O pior, porém, é que há espaços para transformação da trama: o tal acontecimento trágico que citei no início, as desventuras amorosas com um rapaz engraçadinho e a relação que tem com a mãe. Mas tudo isso é desperdiçado e parece entrar para o furacão de coisas sem rumo que é a vida de Daphne. Pode até ser proposital dos cineastas, mas não tem o efeito esperado. Só torna o longa-metragem, de apenas 90 minutos, mais cansativo e repetitivo que muitos filmes de 2 horas por aí.

Impossível falar, porém, que desse furacão de acontecimentos não há coisas boas, quando peneiradas. A relação com o chefe é interessante, mostrando a volatilidade desse mundo nos dias de hoje. Há, também, certa graça no comportamento errático de Daphne, muito bem dirigido e fotografado. Dá a dimensão da solidão da personagem -- assim como as conversas que ela tem com a cobra de estimação e as frases filosóficas prontas e de "botequim". É divertido

Aliás, falando das frases filosóficas, é interessante a influência que Mensinga teve de Slavoj Zizek, muito citado pela personagem-título. É uma técnica interessante e que pode resultar em algo divertido para os que se antenarem sobre isso.

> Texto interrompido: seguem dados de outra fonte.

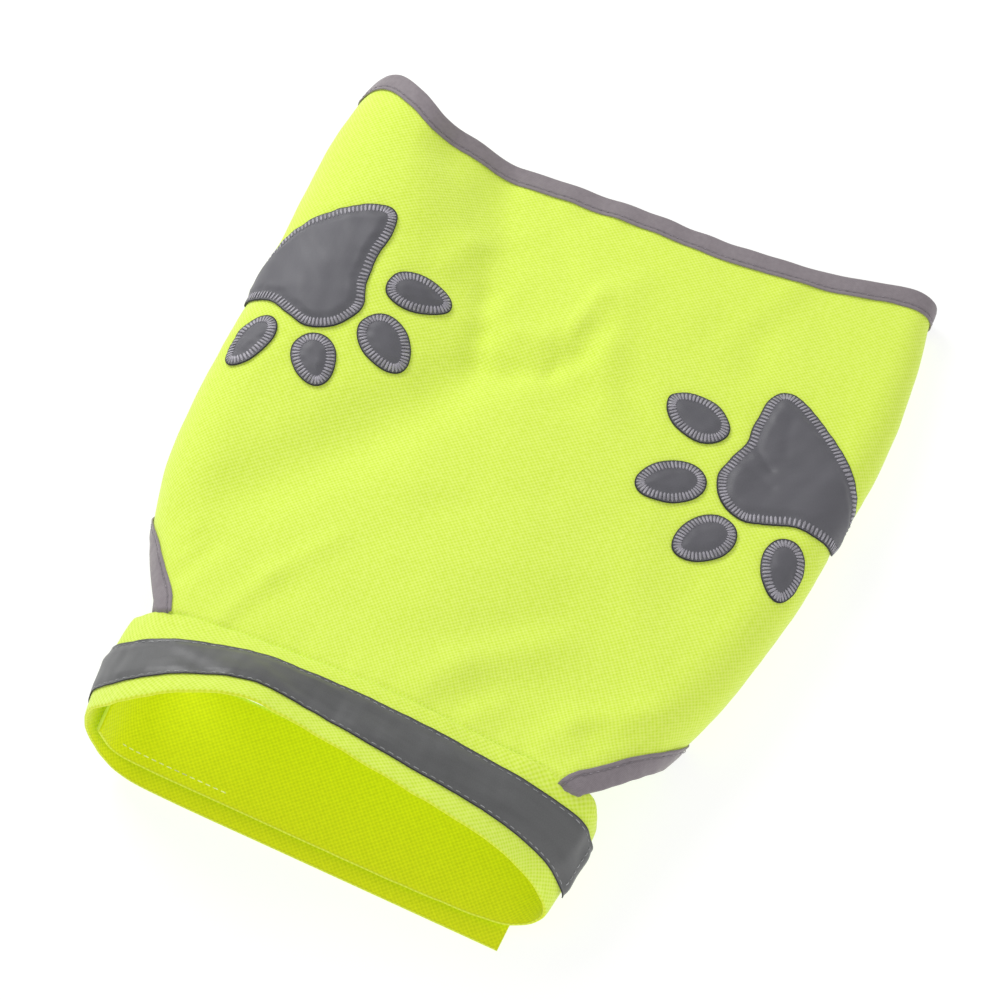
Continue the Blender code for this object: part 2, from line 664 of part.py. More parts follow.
def strip(name, x_range, y_range, z_low, wall):
    """Flat strip of hook or loop tape with softened corners."""
    bpy.ops.mesh.primitive_cube_add(size=1)
    thing = bpy.context.object
    thing.name = thing.data.name = name
    size = (x_range[1] - x_range[0], y_range[1] - y_range[0], wall)
    place = (sum(x_range) / 2 + CENTRE[0], sum(y_range) / 2 + CENTRE[1], z_low + wall / 2)
    for vertex in thing.data.vertices:
        vertex.co = [(vertex.co[k] * size[k] + place[k]) * MM for k in range(3)]
    bevel = thing.modifiers.new("corners", "BEVEL")
    bevel.width, bevel.segments = STRIP_BEVEL * MM, 1
    thing.data.materials.append(material("fastener"))
    for holder in list(thing.users_collection):
        holder.objects.unlink(thing)
    collection.objects.link(thing)
    return thing


def build_fasteners():
    low = BODY_WALL + SEAM_GAP
    strip("belly_loop_strip", BELLY_STRIP["x"], BELLY_STRIP["y"], low, FASTENER_WALL)
    low += FASTENER_WALL + SEAM_GAP
    strip("belly_hook_strip", BELLY_STRIP["x"], BELLY_STRIP["y"], low, FASTENER_WALL)
    low = COLLAR_WALL + SEAM_GAP
    strip("collar_loop_strip", NECK_STRIP["x"], NECK_STRIP["y"], low, COLLAR_FASTENER_WALL)
    low += COLLAR_FASTENER_WALL + SEAM_GAP
    strip("collar_hook_strip", NECK_STRIP["x"], NECK_STRIP["y"], low, COLLAR_FASTENER_WALL)


for leftover in list(bpy.data.objects):
    bpy.data.objects.remove(leftover)
collection = bpy.data.collections.new(NAME)
bpy.context.scene.collection.children.link(collection)

build_body()
build_hem_binding()
build_arm_binding(-1)
build_arm_binding(1)
build_collar()
build_tape()
for paw_side, paw_round, paw_y in zip(*(PAW_PLACE[key] for key in PAW_PLACE)):
    build_paw(paw_side, paw_round, paw_y)
build_fasteners()
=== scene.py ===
"""Looks of a reflective dog vest that lies closed on a plain surface.

Each section makes one piece of the garment: its sizes, its mesh, its material and what it rides on.
Sizes are in millimetres, with the collar towards -Y, the hem towards +Y and the floor at Z = 0.
"""
import math
import bmesh
import bpy
import numpy as np
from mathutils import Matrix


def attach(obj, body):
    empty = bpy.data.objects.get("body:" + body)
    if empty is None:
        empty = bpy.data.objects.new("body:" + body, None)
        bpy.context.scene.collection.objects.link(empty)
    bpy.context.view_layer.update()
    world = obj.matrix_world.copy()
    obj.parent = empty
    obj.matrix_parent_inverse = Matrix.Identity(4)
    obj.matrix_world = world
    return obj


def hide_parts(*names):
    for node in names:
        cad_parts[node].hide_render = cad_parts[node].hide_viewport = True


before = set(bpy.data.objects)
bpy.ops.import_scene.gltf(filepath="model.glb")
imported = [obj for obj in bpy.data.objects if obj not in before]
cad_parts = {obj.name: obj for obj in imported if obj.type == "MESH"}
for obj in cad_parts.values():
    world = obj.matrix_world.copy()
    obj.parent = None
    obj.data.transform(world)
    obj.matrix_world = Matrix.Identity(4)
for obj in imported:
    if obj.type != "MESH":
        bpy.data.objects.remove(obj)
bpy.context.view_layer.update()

# -------- body panel
# One piece of fluorescent polyester with an oxford weave, wrapped into a tube that closes under the
# belly. It lies on its belly: the left side stands as a soft roll, the right side is nearly flat, and
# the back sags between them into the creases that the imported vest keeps.

MM = 0.001
SHIFT = np.array([0.5, 8.8, 0.0])  # the garment's own middle, in the model's frame
CLOTH, HALF_GIRTH, BINDING_WIDTH = 0.9, 312.0, 10.0  # the cloth's thickness, half the chest, the ribbon
# An edge that lies on the table is lifted by its binding: how much, from how far in, over what distance,
# and below what height
EDGE_LIFT, EDGE_LIFT_FROM, EDGE_LIFT_REACH, EDGE_LIFT_BELOW = 1.3, 14.0, 16.0, 12.0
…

No final, Daphne é um relato interessante sobre a “crise dos 30” e como ela pode se tornar destrutiva. Ainda assim, porém, é um relato que não funciona como filme, já que falta muito desenvolvimento de personagem, mais acontecimentos impactantes e mais momentos de peso. Hoje, se me pedirem recomendação sobre longas de crise de meia-idade, ainda vou recorrer à Noah Baumbach. Mackie Burns e Nico Mensinga precisam evoluir para ter algo parecido.